Dataset excerpt:
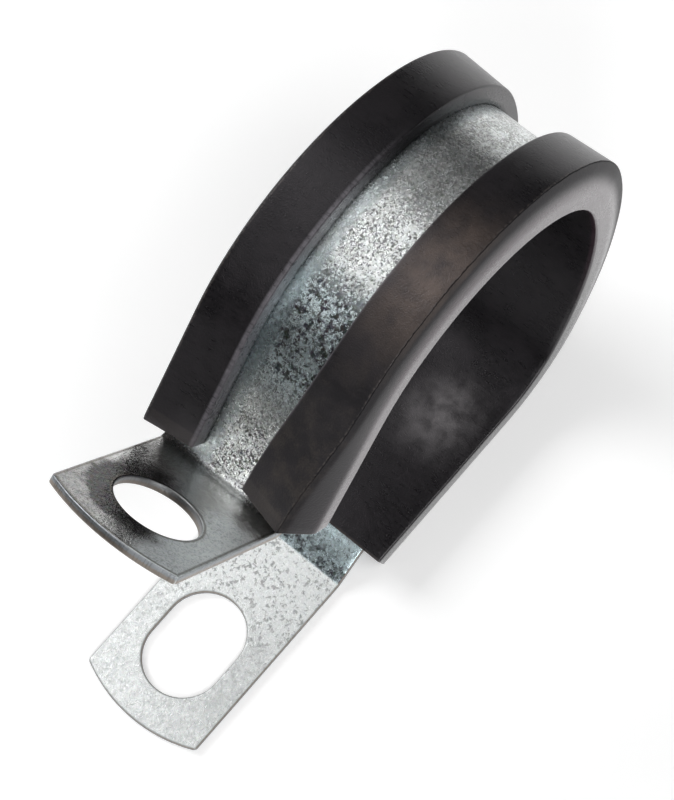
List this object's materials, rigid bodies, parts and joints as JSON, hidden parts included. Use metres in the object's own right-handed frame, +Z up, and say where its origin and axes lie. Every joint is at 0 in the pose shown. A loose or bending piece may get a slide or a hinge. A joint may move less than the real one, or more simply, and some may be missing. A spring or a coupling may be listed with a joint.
{
  "type": "p clip",
  "caption": "Rubber-lined P clip, sprung open: a bent steel strip with a slotted tab and a holed tab, its loop gripped by a black rubber channel that cushions a cable or pipe.",
  "frame": {"origin": "centre of the lower tab's slot, on the tab's underside", "axes": "+Z up, away from the surface the lower tab is bolted to; the tabs reach towards -X and the loop towards +X; the cable runs through the loop along Y"},
  "size_m": [0.0578, 0.0172, 0.0449],
  "materials": {
    "zinc_plated_steel": "zinc plated, satin, finely speckled and mottled, unpolished",
    "black_rubber": "matt black extruded rubber, a little greyer on the side walls and cut ends"
  },
  "bodies": {
    "root": {"steel_band": "zinc_plated_steel", "rubber_liner": "black_rubber"}
  },
  "joints": []
}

Problem: Where a line holds the string "materials", copy that line.

Output of the task:
List this object's materials, rigid bodies, parts and joints as JSON, hidden parts included. Use metres in the object's own right-handed frame, +Z up, and say where its origin and axes lie. Every joint is at 0 in the pose shown. A loose or bending piece may get a slide or a hinge. A joint may move less than the real one, or more simply, and some may be missing. A spring or a coupling may be listed with a joint.
  "materials": {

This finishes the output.